David Hawkins in his book ‘Letting Go’ describes how this simple technique of feeling emotions in this way is the truest method he knows of attaining true enlightenment and becoming free of negativity. His accounts of this a truly inspirational.
But I don’t want to…
Without realising, I definitely resist my emotions. I don’t want to feel them and this is sort of semi conscious behaviour. Sometimes I consciously don’t want to do the investigation. I don’t want to ‘understand’. I know what’s lurking. This is of course ‘understandable’.
Incidentally this is also the dynamics behind procrastination; the feelings of angst, sickly awkward discomfort at the prospect of not knowing how you are going to find your way to the finish of a task and whether it will be any good.
The Dance
In terms of self enquiry, this is the continual back and forth of finding the truth. What doesn’t serve me – verified by how it makes me feel – all goes through this process of
resistance, investigation, resistance, investigation, understanding, feeling emotion, resistance, investigation, feeling emotion and letting go.

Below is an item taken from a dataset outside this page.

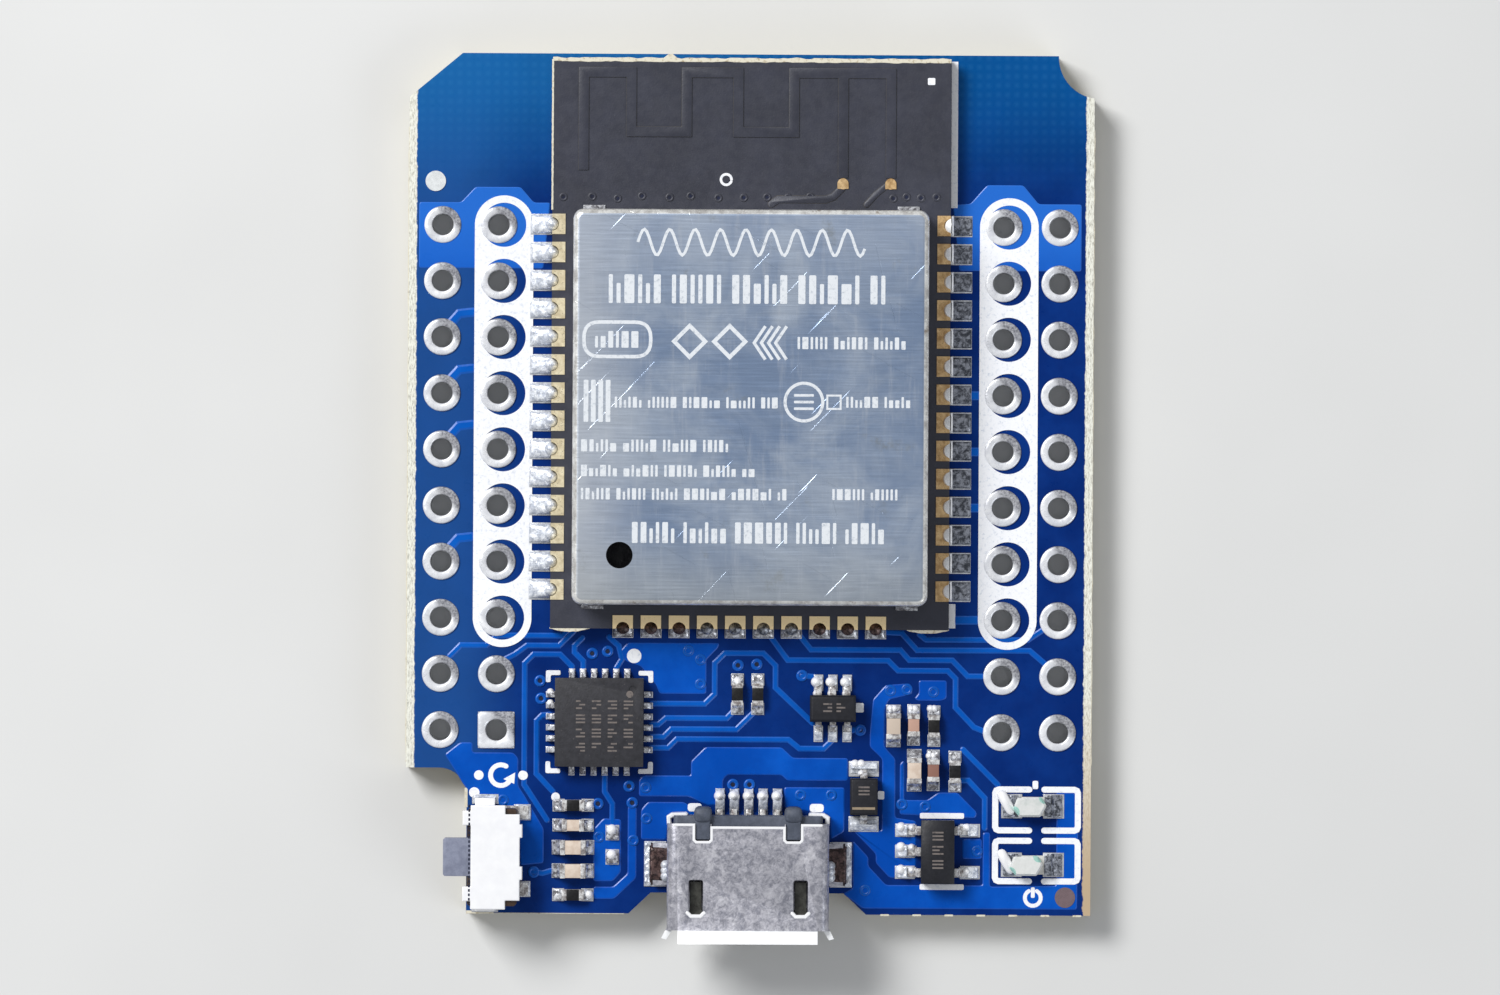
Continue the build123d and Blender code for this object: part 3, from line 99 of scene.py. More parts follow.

In this sense, it’s not a straightforward process at all. Things happen bits at a time, things soften and change but can harden and return later on. Some of the ‘ice’ has been there for years, is dense and requires much attention. It’s not always safe to jump in all at once, or to do the work alone. All of the outstanding, long-lasting methodologies of either behavioural change or ‘self’ transcendence are done with guides and other people. Experience, wisdom and support.
To re-state: I am powerless over the complexities of my behaviours, as in, I cannot force them to change or force them away. The tips, tricks, gimmicks and books about willpower and self improvement (forcibly changing the self) are not what I need. They aid the the negative aspects of self will. They contribute to self judgment and punishment, allow the voice of the Inner Judge to resonate and ultimately they keep the struggle going, spoken of at length in PART 1 & PART 2.
In this sense there is nothing to fix, there are just things to understand, to feel, and to let go or surrender, whenever it is appropriate for that to happen.